(Records)
----
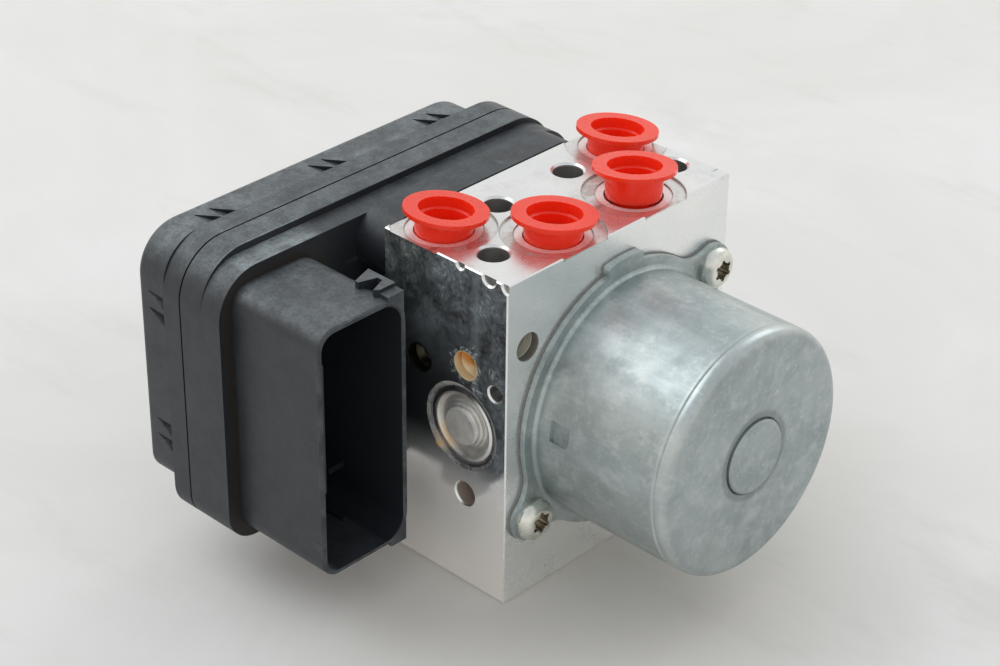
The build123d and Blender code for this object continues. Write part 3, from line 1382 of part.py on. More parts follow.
# ================================================================ transport plugs
def port_plug(index):
    """Soft plug pushed into one port: wide flange, stepped cup and tapered tip."""
    x, y = PORTS[index]
    neck = PLUG_HEIGHT - PLUG_FLANGE_THICKNESS
    cup = PLUG_NECK_RADIUS - PLUG_WALL
    ledge = cup - PLUG_STEP
    tip = PLUG_TIP_TOP_RADIUS - PLUG_WALL
    profile = [
        (0, -PLUG_TIP_LENGTH),
        (PLUG_TIP_RADIUS, -PLUG_TIP_LENGTH),
        (PLUG_TIP_TOP_RADIUS, 0),
        (PLUG_FOOT_RADIUS, 0),
        (PLUG_NECK_RADIUS, neck),
        (PLUG_FLANGE_RADIUS, neck),
        (PLUG_FLANGE_RADIUS, PLUG_HEIGHT),
        (cup, PLUG_HEIGHT),
        (cup - PLUG_DRAFT, PLUG_HEIGHT - PLUG_STEP_DEPTH),
        (ledge, PLUG_HEIGHT - PLUG_STEP_DEPTH - PLUG_STEP / 2),
        (ledge - PLUG_DRAFT, PLUG_STEP_DEPTH),
        (tip, PLUG_STEP_DEPTH - PLUG_STEP / 2),
        (tip - PLUG_DRAFT, PLUG_FLOOR - PLUG_TIP_LENGTH),
        (0, PLUG_FLOOR - PLUG_TIP_LENGTH),
    ]
    lean_x, lean_y = PLUG_LEANS[index]
    seat = Pos(x, y, SEAT_Z + PLUG_STANDS[index] - PLUG_HEIGHT)
    swing = Pos(0, 0, PLUG_HEIGHT - PLUG_STANDS[index])
    back = Pos(0, 0, PLUG_STANDS[index] - PLUG_HEIGHT)
    return seat * swing * Rot(lean_x, lean_y, 0) * back * turned(profile, (0, 0, 0), (0, 0, 1))


# ================================================================ sub-parts
def build():
    """Write every sub-part."""
    os.makedirs("parts", exist_ok=True)
    save("hydraulic_block", hydraulic_block())
    save("sealing_balls", sealing_balls())
    save("motor_can", motor_can())
    save("motor_gasket", motor_gasket())
    save("motor_screws", motor_screws())
    save("motor_magnets", motor_magnets())
    save("rotor_shaft", rotor_shaft())
    save("eccentric_bearing", eccentric_bearing())
    save("armature_core", armature_core())
    save("armature_windings", armature_windings())
    save("commutator", commutator())
    save("rear_bearing", shaft_bearing(REAR_BEARING_RADIUS, REAR_BEARING_WIDTH, REAR_BEARING_Y))
    save("front_bearing", shaft_bearing(FRONT_BEARING_RADIUS, FRONT_BEARING_WIDTH, FRONT_BEARING_Y))
    save("brush_plate", brush_plate())
    save("carbon_brushes", Compound(children=brush_blocks(0.0, 0.0)))
    save("motor_terminals", Compound(children=[terminal(side * TERMINAL_SPACING / 2) for side in (-1, 1)]))
    for side, word in ((-1, "left"), (1, "right")):
        save(f"pump_sleeve_{word}", pump_sleeve(side))
        save(f"pump_piston_{word}", pump_piston(side))
        save(f"pump_spring_{word}", pump_spring(side))
        save(f"pump_cap_{word}", pump_cap(side))
        save(f"reservoir_piston_{word}", reservoir_piston(side))
        save(f"reservoir_seal_{word}", reservoir_seal(side))
        save(f"reservoir_spring_{word}", reservoir_spring(side))
        save(f"reservoir_cap_{word}", reservoir_cap(side))
    save("inlet_valves", valves(INLET_ROW))
    save("outlet_valves", valves(OUTLET_ROW))
    save("solenoid_coils", solenoid_coils())
    save("controller_housing", controller_housing())
    save("housing_seal", seal_ring(0.0))
    save("connector_pins", Compound(children=pins()))
    save("circuit_board", circuit_board())
    save("controller_screws", controller_screws())
    save("controller_cover", controller_cover())
    for index in range(len(PORTS)):
        save(f"port_plug_{index + 1}", port_plug(index))


build()
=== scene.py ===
import bpy
import math
from mathutils import Matrix, Vector


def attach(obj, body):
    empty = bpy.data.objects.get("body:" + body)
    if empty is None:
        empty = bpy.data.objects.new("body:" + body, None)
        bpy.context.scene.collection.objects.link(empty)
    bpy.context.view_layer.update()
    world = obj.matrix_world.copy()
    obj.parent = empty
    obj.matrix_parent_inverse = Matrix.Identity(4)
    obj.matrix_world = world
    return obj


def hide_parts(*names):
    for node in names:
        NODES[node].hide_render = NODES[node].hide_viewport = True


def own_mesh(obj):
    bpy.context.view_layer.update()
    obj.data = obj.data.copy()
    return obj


# Looks of the anti-lock brake module.  Places, radii and levels in the materials are in
# millimetres, in the frame of part.py: +Z up, the motor along -Y, the connector towards -X.

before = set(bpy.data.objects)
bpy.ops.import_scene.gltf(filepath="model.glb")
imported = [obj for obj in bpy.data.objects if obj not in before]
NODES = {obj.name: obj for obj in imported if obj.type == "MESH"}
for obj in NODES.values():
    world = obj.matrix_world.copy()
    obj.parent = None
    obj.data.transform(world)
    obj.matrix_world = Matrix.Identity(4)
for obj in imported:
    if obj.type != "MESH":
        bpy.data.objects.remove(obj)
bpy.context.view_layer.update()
MM = 0.001


# ------------------------------------------------------------------ camera
CAMERA_AZIMUTH = -46.38
CAMERA_ELEVATION = 31.09
CAMERA_ROLL = 0.70
CAMERA_PLACE = (-378.63, -342.43, 356.31)
CAMERA_LENS = 92.09
SENSOR_WIDTH = 36
CLIP_START = 0.01


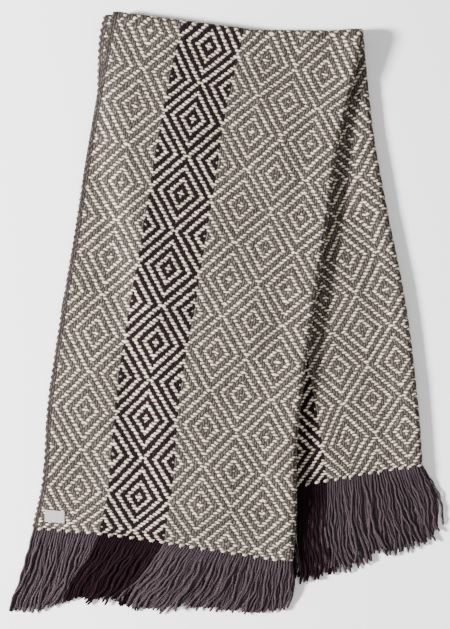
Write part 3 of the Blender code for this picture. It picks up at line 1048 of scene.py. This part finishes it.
def pick_loop(end, hem, outward, dice):
    """A float of the last pick, slack with no pick after it, its loose fibres hanging down."""
    drop = dice.uniform(-1.0, 4.5) * MM
    stations = outward * np.array((-1.1, -0.6, 0.0, 0.5, 0.5, 0.4)) + dice.uniform(-0.5, 0.5)
    hang = np.array((-1.5, 0.5, 1.0, 2.0, 2.5, 3.0)) * MM
    hang += drop * np.array((0.0, 0.0, 0.0, 0.0, 0.5, 1.0))
    rise = np.array((1.0, 2.2, 2.6, 2.6, 2.6, 2.2)) * MM
    along, aside = stray(end + stations, np.full(6, float(hem)))
    edge = along + outward * (HEADING_PICKS * PICK_PITCH + hang)
    inward, height = lie_of_end(end + stations - aside, np.full(6, float(hem)), rise)
    points = lay(inward, height, edge)
    return points, np.array((0.8, 1.2, 1.35, 1.2, 0.8, 0.4)) * dice.uniform(0.8, 1.1)


# name, distance of the hem, way out, sections, lean and length, seed, ends of the pick's floats
# that are seen
FRINGES = (
    ("fringe_front", 0.0, -1, FRONT, FRONT_FRINGE, 11, range(3, 97, TWILL)),
    ("fringe_back", CLOTH_LENGTH, 1, BACK, BACK_FRINGE, 23, range(107, ENDS - 2, TWILL)),
)
for name, hem, outward, sections, table, seed, seen_floats in FRINGES:
    dice = Random(seed)
    grey_yarns, dark_yarns = [], []
    clump = None
    for end in range(ENDS):
        if clump is None or end >= clump["stop"]:
            size = dice.randint(CLUMP_ENDS - 2, CLUMP_ENDS + 2)
            clump = {
                "middle": end + (size - 1) / 2,
                "stop": end + size,
                "turn": dice.uniform(-2.2, 2.2),
                "long": 1 + dice.uniform(-UNEVEN, UNEVEN),
                "cling": dice.uniform(-0.1, 0.3),
                "phase": dice.uniform(0, 2 * np.pi),
            }
        is_dark = min(abs(end - middle) for middle in STRIPE_ENDS) <= HALF_DIAMOND
        for loose in STRANDS:
            yarn = yarn_path(end, hem, outward, sections, table, dice, clump, loose)
            (dark_yarns if is_dark else grey_yarns).append(yarn)
    slack = [pick_loop(end, hem, outward, dice) for end in seen_floats]
    piece = fringe_piece(f"{name}_pick_loops", slack, cream_yarn)
    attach(piece, "root")
    kinds = (("grey", grey_yarns, grey_yarn), ("dark", dark_yarns, dark_yarn))
    for kind, yarns, material in kinds:
        piece = fringe_piece(f"{name}_{kind}", yarns, material)
        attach(piece, "root")
        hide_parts(name)

# ---- Label ---------------------------------------------------------------------------------
# A small woven cotton tape, left blank, sewn on near the front hem's left corner.

LABEL_WIDE = 38.0 * MM
LABEL_DEEP = 27.0 * MM
LABEL_THICK = 1.0 * MM
LABEL_FROM_SELVEDGE = 38.0 * MM
LABEL_FROM_HEM = 14.5 * MM
LABEL_TURN = np.radians(4.0)

tape, tree, shader = empty_material("woven_cotton_tape")
place = add_node(tree, "ShaderNodeTexCoord")
slub = add_node(
    tree,
    "ShaderNodeTexNoise",
    {"Vector": place.outputs["Object"], "Scale": 700.0, "Detail": 2.0},
)
cotton = tone_mix(tree, slub.outputs[0], 0.3, 0.7, "8a8689", "a4a0a3")
tree.links.new(cotton, shader.inputs["Base Color"])
shader.inputs["Roughness"].default_value = 0.8


def on_label(wide, deep, lift):
    """Points on the face of the cloth, measured from the label's middle, lifted off it."""
    from_selvedge = LABEL_FROM_SELVEDGE + wide * np.cos(LABEL_TURN) - deep * np.sin(LABEL_TURN)
    from_hem = LABEL_FROM_HEM + deep * np.cos(LABEL_TURN) + wide * np.sin(LABEL_TURN)
    inward = strip_width(FRONT, np.full_like(from_hem, LABEL_FROM_HEM)) - from_selvedge
    points = lay(inward, bulge(inward), from_hem)
    points[:, 2] += THICK / 2 + YARN_RELIEF / 2 + lift
    return points


mesh = bmesh.new()
bmesh.ops.create_grid(mesh, x_segments=19, y_segments=12, size=0.5)
data = bpy.data.meshes.new("label")
mesh.to_mesh(data)
mesh.free()
plain = np.empty(len(data.vertices) * 3)
data.vertices.foreach_get("co", plain)
plain = plain.reshape(-1, 3)
points = on_label(plain[:, 0] * LABEL_WIDE, plain[:, 1] * LABEL_DEEP, LABEL_THICK / 2)
data.vertices.foreach_set("co", points.astype(np.float32).ravel())
data.polygons.foreach_set("use_smooth", np.ones(len(data.polygons), dtype=bool))
data.update()
data.materials.append(tape)
label = bpy.data.objects.new("label_tape", data)
bpy.context.scene.collection.objects.link(label)
cloth_of_label = label.modifiers.new("Thickness", "SOLIDIFY")
cloth_of_label.thickness = LABEL_THICK
cloth_of_label.offset = 0.0
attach(label, "root")
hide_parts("label")

# Overhand stitches of cotton thread along the label's two short ends
STITCH_PITCH = 3.4 * MM
STITCH_OVER = np.array((-1.9, -1.2, -0.1, 0.8, 1.3)) * MM
STITCH_RISE = np.array((-0.1, 0.35, 0.45, -0.2, -1.4)) * MM
STITCH_RADIUS = 0.35 * MM
stitches = []
for side in (-1, 1):
    for place_along in np.arange(-3, 4) * STITCH_PITCH:
        across = side * (LABEL_WIDE / 2 + STITCH_OVER)
        slanting = place_along + np.linspace(-0.4, 0.4, 5) * MM
        course = on_label(across, slanting, LABEL_THICK + STITCH_RISE)
        stitches.append((course, np.full(5, STITCH_RADIUS / YARN_RADIUS)))
piece = fringe_piece("label_stitches", stitches, tape)
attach(piece, "root")

# ---- Surface, lights and camera ------------------------------------------------------------
# A plain white sweep under soft studio light from the left, seen from almost straight above.

paper, tree, shader = empty_material("matt_white_paper")
shader.inputs["Base Color"].default_value = linear("fafafa")
shader.inputs["Roughness"].default_value = 0.9
mesh = bmesh.new()
bmesh.ops.create_grid(mesh, x_segments=1, y_segments=1, size=6.0)
data = bpy.data.meshes.new("surface")
mesh.to_mesh(data)
mesh.free()
data.materials.append(paper)
surface = bpy.data.objects.new("surface", data)
bpy.context.scene.collection.objects.link(surface)

world = bpy.data.worlds.new("studio")
world.use_nodes = True
world.node_tree.nodes["Background"].inputs[0].default_value = linear("ffffff")
world.node_tree.nodes["Background"].inputs[1].default_value = 0.6
bpy.context.scene.world = world

LIGHTS = (  # name, place, size in metres, power in watts
    ("key", (-3.8, -0.25, 2.2), 0.75, 1000.0),
    ("fill", (1.0, -0.9, 2.6), 2.0, 26.0),
)
for name, place_at, size, power in LIGHTS:
    light = bpy.data.lights.new(name, "AREA")
    light.size = size
    light.energy = power
    lamp = bpy.data.objects.new(name, light)
    lamp.location = place_at
    lamp.rotation_euler = Vector(place_at).to_track_quat("Z", "Y").to_euler()
    bpy.context.scene.collection.objects.link(lamp)

CAMERA_AIM = (-0.0019, -0.0133, 0.0)
CAMERA_DISTANCE = 2.4
CAMERA_ELEVATION = math.radians(84.5)
camera_data = bpy.data.cameras.new("camera")
camera_data.lens = 70.74
camera_data.sensor_width = 36.0
camera = bpy.data.objects.new("camera", camera_data)
camera.location = (
    CAMERA_AIM[0],
    CAMERA_AIM[1] - CAMERA_DISTANCE * math.cos(CAMERA_ELEVATION),
    CAMERA_AIM[2] + CAMERA_DISTANCE * math.sin(CAMERA_ELEVATION),
)
camera.rotation_euler = (math.pi / 2 - CAMERA_ELEVATION, 0.0, 0.0)
bpy.context.scene.collection.objects.link(camera)
bpy.context.scene.camera = camera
----
→ **Given request**: Print exactly the lines from the one containing "for index in" to the one containing "obj.matrix_world = Matrix.Identity(4)", both included, and nothing else.

→ **The output**:
    for index in range(len(PORTS)):
        save(f"port_plug_{index + 1}", port_plug(index))


build()
=== scene.py ===
import bpy
import math
from mathutils import Matrix, Vector


def attach(obj, body):
    empty = bpy.data.objects.get("body:" + body)
    if empty is None:
        empty = bpy.data.objects.new("body:" + body, None)
        bpy.context.scene.collection.objects.link(empty)
    bpy.context.view_layer.update()
    world = obj.matrix_world.copy()
    obj.parent = empty
    obj.matrix_parent_inverse = Matrix.Identity(4)
    obj.matrix_world = world
    return obj


def hide_parts(*names):
    for node in names:
        NODES[node].hide_render = NODES[node].hide_viewport = True


def own_mesh(obj):
    bpy.context.view_layer.update()
    obj.data = obj.data.copy()
    return obj


# Looks of the anti-lock brake module.  Places, radii and levels in the materials are in
# millimetres, in the frame of part.py: +Z up, the motor along -Y, the connector towards -X.

before = set(bpy.data.objects)
bpy.ops.import_scene.gltf(filepath="model.glb")
imported = [obj for obj in bpy.data.objects if obj not in before]
NODES = {obj.name: obj for obj in imported if obj.type == "MESH"}
for obj in NODES.values():
    world = obj.matrix_world.copy()
    obj.parent = None
    obj.data.transform(world)
    obj.matrix_world = Matrix.Identity(4)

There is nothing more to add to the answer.